Netflix does not write any code for this. It is a one-time configuration. The CDN handles the S3 fetch entirely on its own.
Pull — How Content Gets Into CDN#
CDN starts completely empty. Content only arrives when a user requests it for the first time — the CDN pulls it from S3 on demand.
Cache miss — first user:
flowchart LR
Client -->|1.GET /stream/inception| AppServer
AppServer -->|2.verify premium| DB
DB -->|3.confirmed| AppServer
AppServer -->|4.manifest with CDN URLs| Client
Client -->|5.fetch chunk| CDN
CDN -->|6.cache miss fetch from S3| S3
S3 -->|7.chunk bytes| CDN
CDN -->|8.serve and cache chunk| Client Cache hit — every user after:
flowchart LR
Client -->|1.fetch chunk| CDN
CDN -->|2.cache hit serve directly| Client CDN URLs are not presigned
S3 URLs needed cryptographic signatures because S3 buckets are private by default. CDN chunks are publicly accessible — everyone watching Inception gets the same chunk 1. There is no per-user secret. The manifest simply contains plain CDN URLs with no expiry and no signature.
Downside of Pull — Cache Stampede on Hot Release#
Pull works well for content that warms up gradually. But it breaks on hot releases.
Squid Game Season 3 drops at 9pm. 150,000 Indian users all hit play at the exact same moment. The CDN server in Mumbai is completely empty — nothing has been cached yet because no one has requested it before.
All 150,000 requests arrive simultaneously. CDN has nothing. Every single request is a cache miss:
9pm — Squid Game drops
150,000 users hit CDN Mumbai simultaneously
CDN is empty → 150,000 cache misses → 150,000 requests hit S3
We are back to the exact same thundering herd problem we were trying to solve. And it is not just Mumbai — every CDN server worldwide is empty at the same time.
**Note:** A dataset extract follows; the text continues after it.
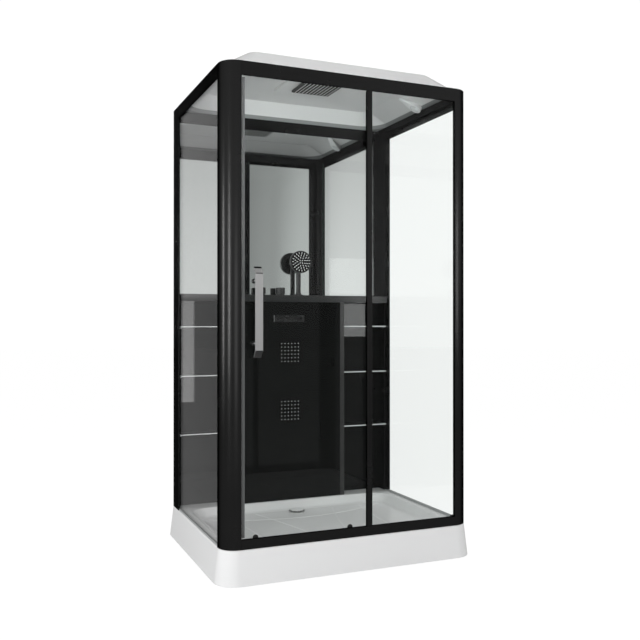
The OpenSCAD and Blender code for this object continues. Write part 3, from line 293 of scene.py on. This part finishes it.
def brush_lines_group():
    """Lines left by a brush along one axis."""
    group, start, end = new_group("brush_lines", [("Across", "NodeSocketVector")], ["Lines"])
    nodes, links = group.nodes, group.links
    place = nodes.new("ShaderNodeTexCoord")
    stretch = nodes.new("ShaderNodeVectorMath")
    stretch.operation = "MULTIPLY"
    noise = nodes.new("ShaderNodeTexNoise")
    noise.inputs["Scale"].default_value = 1.0
    noise.inputs["Detail"].default_value = BRUSH_DETAIL
    links.new(place.outputs["Object"], stretch.inputs[0])
    links.new(start.outputs["Across"], stretch.inputs[1])
    links.new(stretch.outputs["Vector"], noise.inputs["Vector"])
    links.new(noise.outputs["Fac"], end.inputs["Lines"])
    return group


def height_band_group():
    """One inside a band of heights and zero outside it."""
    inputs = [("Low", "NodeSocketFloat"), ("High", "NodeSocketFloat")]
    group, start, end = new_group("height_band", inputs, ["Inside"])
    nodes, links = group.nodes, group.links
    place = nodes.new("ShaderNodeTexCoord")
    height = axes(nodes, links, place.outputs["Object"])["Z"]
    above = worked(nodes, links, "GREATER_THAN", height, start.outputs["Low"])
    below = worked(nodes, links, "LESS_THAN", height, start.outputs["High"])
    links.new(worked(nodes, links, "MULTIPLY", above, below), end.inputs["Inside"])
    return group


FINE_GRAIN = fine_grain_group()
BRUSH_LINES = brush_lines_group()
HEIGHT_BAND = height_band_group()


# Materials


def new_material(name):
    """A new material with its nodes and links."""
    material = bpy.data.materials.new(name)
    material.use_nodes = True
    return material, material.node_tree.nodes, material.node_tree.links


def glossed(nodes, links, mask, gloss):
    """A finish's roughness runs between two values with a mask."""
    roughness = ranged(nodes, links, mask, *MASK_SPAN, *gloss, smooth=False)
    links.new(roughness, nodes["Principled BSDF"].inputs["Roughness"])


def two_tones(nodes, links, mask, color, change):
    """A finish's colour drifts a little to a second tone with a mask."""
    mix = nodes.new("ShaderNodeMix")
    mix.data_type = "RGBA"
    mix.inputs["A"].default_value = (*color, 1)
    mix.inputs["B"].default_value = (*[min(1, c * change) for c in color], 1)
    links.new(mask, mix.inputs["Factor"])
    links.new(mix.outputs["Result"], nodes["Principled BSDF"].inputs["Base Color"])


def recolored(nodes, links, mask, color):
    """A finish's colour gives way to another where a mask is one."""
    mix = nodes.new("ShaderNodeMix")
    mix.data_type = "RGBA"
    mix.inputs["B"].default_value = (*color, 1)
    base = nodes["Principled BSDF"].inputs["Base Color"]
    links.new(base.links[0].from_socket, mix.inputs["A"])
    links.new(mask, mix.inputs["Factor"])
    links.new(mix.outputs["Result"], base)


def bumped(nodes, links, height, depth, distance):
    """A finish's fine relief."""
    bump = nodes.new("ShaderNodeBump")
    bump.inputs["Strength"].default_value = depth
    bump.inputs["Distance"].default_value = distance
    links.new(height, bump.inputs["Height"])
    links.new(bump.outputs["Normal"], nodes["Principled BSDF"].inputs["Normal"])


def coated(name, color, gloss, grain=900, depth=0.02, change=1.08, metallic=0, specular=0.5, grazing=1):
    """An opaque finish with a fine grain, patches of gloss and a slight drift of colour."""
    material, nodes, links = new_material(name)
    skin = effect(nodes, FINE_GRAIN, Grain_Scale=grain, Patch_Scale=COAT_PATCHES)
    surface = nodes["Principled BSDF"]
    surface.inputs["Metallic"].default_value = metallic
    surface.inputs["Specular IOR Level"].default_value = specular
    surface.inputs["Specular Tint"].default_value = (grazing, grazing, grazing, 1)
    bumped(nodes, links, skin.outputs["Grain"], depth, COAT_RELIEF)
    glossed(nodes, links, skin.outputs["Patches"], gloss)
    two_tones(nodes, links, skin.outputs["Patches"], color, change)
    return material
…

Tokyo, São Paulo, London — all of them stampede S3 simultaneously at the moment of release.
Cache stampede
When a popular item is missing from cache and a large number of requests arrive simultaneously, every request goes to the origin (S3) at the same time. This is called a cache stampede. Pull-based CDN solves the problem for the second user onwards — but at the moment of a hot release, every CDN server worldwide is cold at the same time, and the stampede hits S3 at full force.
Push — Pre-Populate CDN Before Release#
Instead of waiting for users to request content, Netflix's transcoding pipeline proactively pushes chunks to the CDN provider's API the moment transcoding finishes — before the release goes live. S3 is just storage — it cannot initiate outbound transfers. The transcoding pipeline reads chunks from S3 and calls the CDN provider's API to distribute them worldwide.
flowchart LR
TranscodingPipeline -->|1.transcoding complete read chunks| S3
S3 -->|2.chunk bytes| TranscodingPipeline
TranscodingPipeline -->|3.push chunks via CDN API| CDNProvider
CDNProvider -->|4.distribute to all edge servers| CDN By the time 9pm hits and 150,000 users click play, every CDN server already has all chunks cached. Zero cache misses. S3 is never contacted during playback.
flowchart LR
Client -->|1.GET /stream/squidgame| AppServer
AppServer -->|2.manifest with CDN URLs| Client
Client -->|3.fetch chunk| CDN
CDN -->|4.cache hit serve directly| Client Push in practice
Netflix knows in advance which titles are about to release and which are in the top 10 globally. Before a release goes live, the transcoding pipeline triggers a push job — it reads chunks from S3 and calls the CDN provider's API to distribute them to edge servers worldwide. Users on release night never experience a cold cache.
Downside of Push — Storage Waste on Unpopular Content#
Push works for hot releases but breaks if applied to everything. Netflix has 17,000+ titles. Pushing every title to every CDN server worldwide:
17,000 titles × 4 resolutions × 2,250 chunks = 153 million chunks
153 million chunks × 0.5 MB = 76,500 GB = 76 TB per CDN server
76 TB per CDN server — for content that may never be requested from that city. A CDN server in Mumbai does not need chunks for a Norwegian documentary that 200 people worldwide will ever watch. CDN servers have limited disk space. Filling them with unpopular content evicts popular content to make room — defeating the entire purpose.
Why push alone fails
Push wastes CDN storage on the long tail of content nobody watches in that city. At 17,000 titles, blindly pushing everything requires 76 TB per CDN server. That storage is better used caching content users actually request.